A Fellow's Nudibranch, quite rare elsewhere but we saw quite a few here
The tunnel of love
A Pustulose Phyllidia
Fuchsia Flatworm

Sunday, December 4, 2011

Rare Fish Dive at White Rock

 I try to spend as much time in the water as I can. So when the weather and conditions look good for a scuba dive (and they almost always look good here in Maui) I jump at the opportunity. This dive at white rock was filled with turtles and rare fish.
 The bright blue and orange fish at the top is a Potter's Angelfish. Angelfish are hard to spot here in Hawaii because they dive deep into the reef when they see a diver nearby. The beautiful fish in the picture on the right is the second Hawaiian Red Lionfish that I have seen, both in the last few weeks.

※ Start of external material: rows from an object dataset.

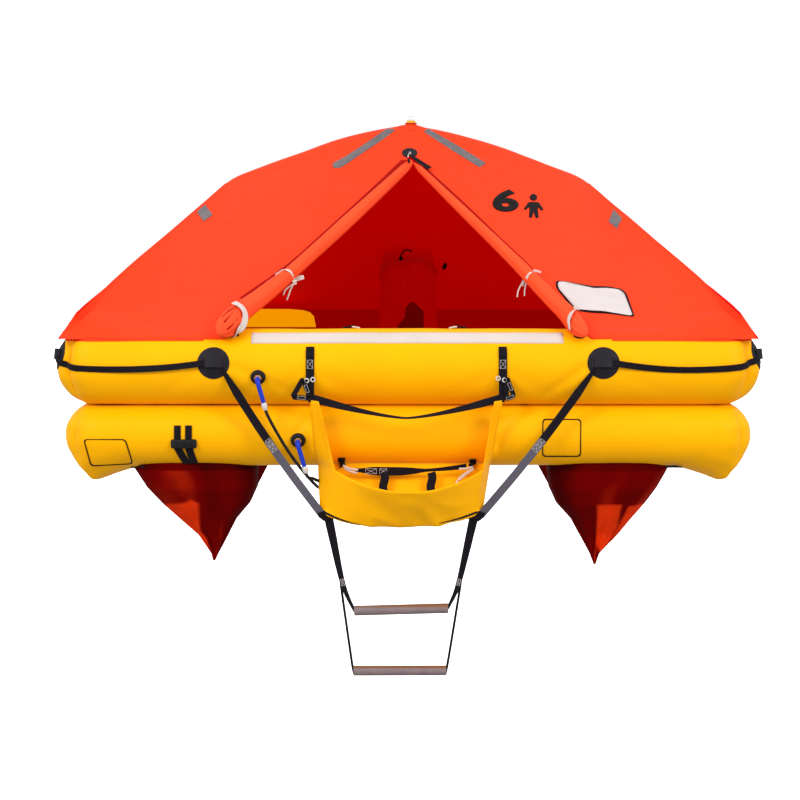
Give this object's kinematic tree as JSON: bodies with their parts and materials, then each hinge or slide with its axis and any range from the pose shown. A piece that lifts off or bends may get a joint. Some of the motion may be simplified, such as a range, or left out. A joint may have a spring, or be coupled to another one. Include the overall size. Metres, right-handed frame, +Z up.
{
  "type": "life raft",
  "caption": "Square inflatable life raft on stacked buoyancy tubes, with a peaked fabric canopy over an arch tube, a triangular entrance, a boarding pouch and a folding rung ladder.",
  "frame": {"origin": "centre of the raft in plan, on the waterline, 60 mm above the underside of the lower tube", "axes": "+Z up, -Y towards the entrance and its boarding ladder, +X to the right of someone who faces the entrance"},
  "size_m": [2.2234, 2.3718, 1.7844],
  "materials": {
    "tube_fabric": "coated, satin",
    "canopy_fabric": "coated, satin",
    "pocket_fabric": "coated, satin",
    "webbing": "woven, matte",
    "moulded_rubber": "matte",
    "hose_rubber": "matte",
    "elbow_plastic": "satin",
    "valve_brass": "machined",
    "rung_tube": "satin",
    "cylinder_paint": "satin",
    "lamp_lens": "clear moulding"
  },
  "bodies": {
    "raft": {"arch_tube": "canopy_fabric", "ballast_pocket_front_left": "pocket_fabric", "ballast_pocket_front_right": "pocket_fabric", "ballast_pocket_rear_left": "pocket_fabric", "ballast_pocket_rear_right": "pocket_fabric", "boarding_pouch": "tube_fabric", "bridle_left": "webbing", "bridle_right": "webbing", "canopy": "canopy_fabric", "canopy_lamp": "lamp_lens", "door_roll_left": "canopy_fabric", "door_roll_right": "canopy_fabric", "floor": "tube_fabric", "gas_cylinder": "cylinder_paint", "hose_elbow_lower": "elbow_plastic", "hose_elbow_upper": "elbow_plastic", "hose_lower": "hose_rubber", "hose_upper": "hose_rubber", "lifeline_front_left": "webbing", "lifeline_front_right": "webbing", "lifeline_left_aft": "webbing", "lifeline_left_fore": "webbing", "lifeline_left_mid": "webbing", "lifeline_rear_left": "webbing", "lifeline_rear_mid": "webbing", "lifeline_rear_right": "webbing", "lifeline_right_aft": "webbing", "lifeline_right_fore": "webbing", "lifeline_right_mid": "webbing", "painter_buckle": "webbing", "patch_corner_front_left": "moulded_rubber", "patch_corner_front_right": "moulded_rubber", "patch_corner_rear_left": "moulded_rubber", "patch_corner_rear_right": "moulded_rubber", "patch_front_left": "moulded_rubber", "patch_front_right": "moulded_rubber", "patch_left_aft": "moulded_rubber", "patch_left_fore": "moulded_rubber", "patch_rear_left": "moulded_rubber", "patch_rear_right": "moulded_rubber", "patch_right_aft": "moulded_rubber", "patch_right_fore": "moulded_rubber", "pouch_back_strap": "webbing", "pouch_grab_strap": "webbing", "pouch_tab_left": "webbing", "pouch_tab_right": "webbing", "rear_sleeve": "pocket_fabric", "tube_lower": "tube_fabric", "tube_upper": "tube_fabric", "valve_lower": "valve_brass", "valve_upper": "valve_brass"},
    "ladder_upper": {"ladder_rung_upper": "rung_tube", "ladder_strap_left": "webbing", "ladder_strap_right": "webbing"},
    "ladder_lower": {"ladder_rung_lower": "rung_tube", "ladder_tail_left": "webbing", "ladder_tail_right": "webbing"}
  },
  "joints": [
    {"name": "ladder_swing", "type": "hinge", "parent": "raft", "child": "ladder_upper", "pos_m": [0, -1.12, -0.2118], "axis": [-1, 0, 0], "range_deg": [-45, 70]},
    {"name": "ladder_fold", "type": "hinge", "parent": "ladder_upper", "child": "ladder_lower", "pos_m": [0, -1.12, -0.412], "axis": [-1, 0, 0], "range_deg": [-80, 80]}
  ]
}
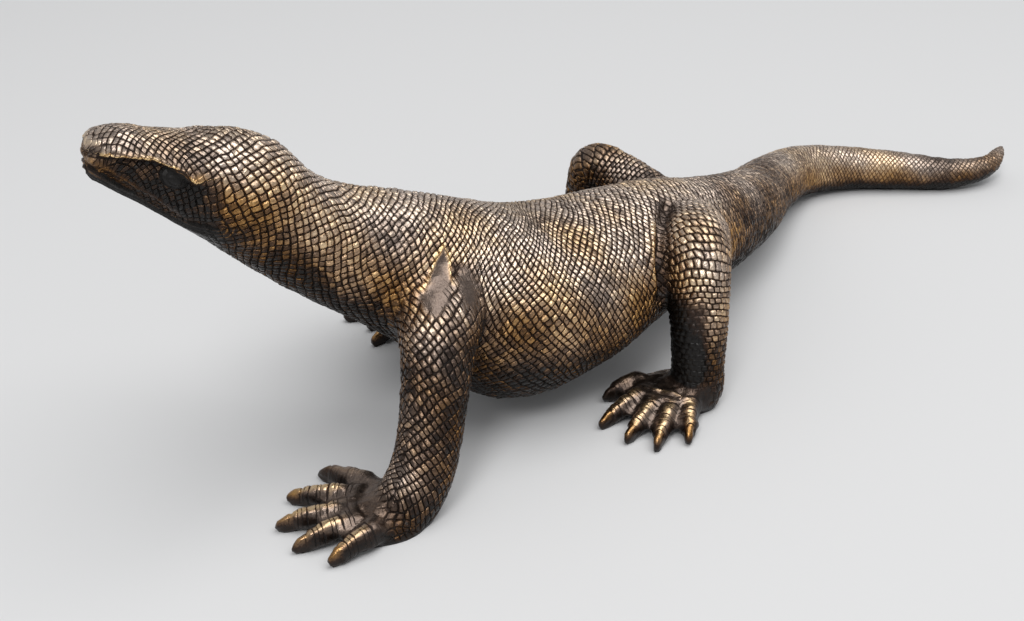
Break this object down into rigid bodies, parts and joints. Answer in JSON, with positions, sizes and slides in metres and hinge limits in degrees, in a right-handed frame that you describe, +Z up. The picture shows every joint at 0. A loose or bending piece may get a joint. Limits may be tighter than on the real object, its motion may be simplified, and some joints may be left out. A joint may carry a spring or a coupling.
{
  "type": "komodo dragon figurine",
  "caption": "Cast bronze komodo dragon figurine, one scaly piece standing on its own feet, with a raised head and a curved tail that lies on the ground.",
  "frame": {"origin": "under the middle of the figurine, on the surface that its feet stand on", "axes": "+X from nose to tail, -Y on its left side, +Z up"},
  "size_m": [0.3024, 0.1031, 0.0901],
  "materials": {
    "bronze": "dark brown patinated cast bronze, scaled all over and rubbed to a dull gold on its high places"
  },
  "bodies": {
    "root": {"komodo_dragon": "bronze"}
  },
  "joints": []
}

And to round out a great rare fish dive I came across this neon yellow fellow to the left, a Commerson's Frogfish. This frogfish still has its juvenile coloration. You would think bright yellow would not work as a camouflage but when you are surrounded by bright yellow sponges and corals you could swim right past him.
I thought this snowflake eel was too cute not to post. He was giving his best snake impression.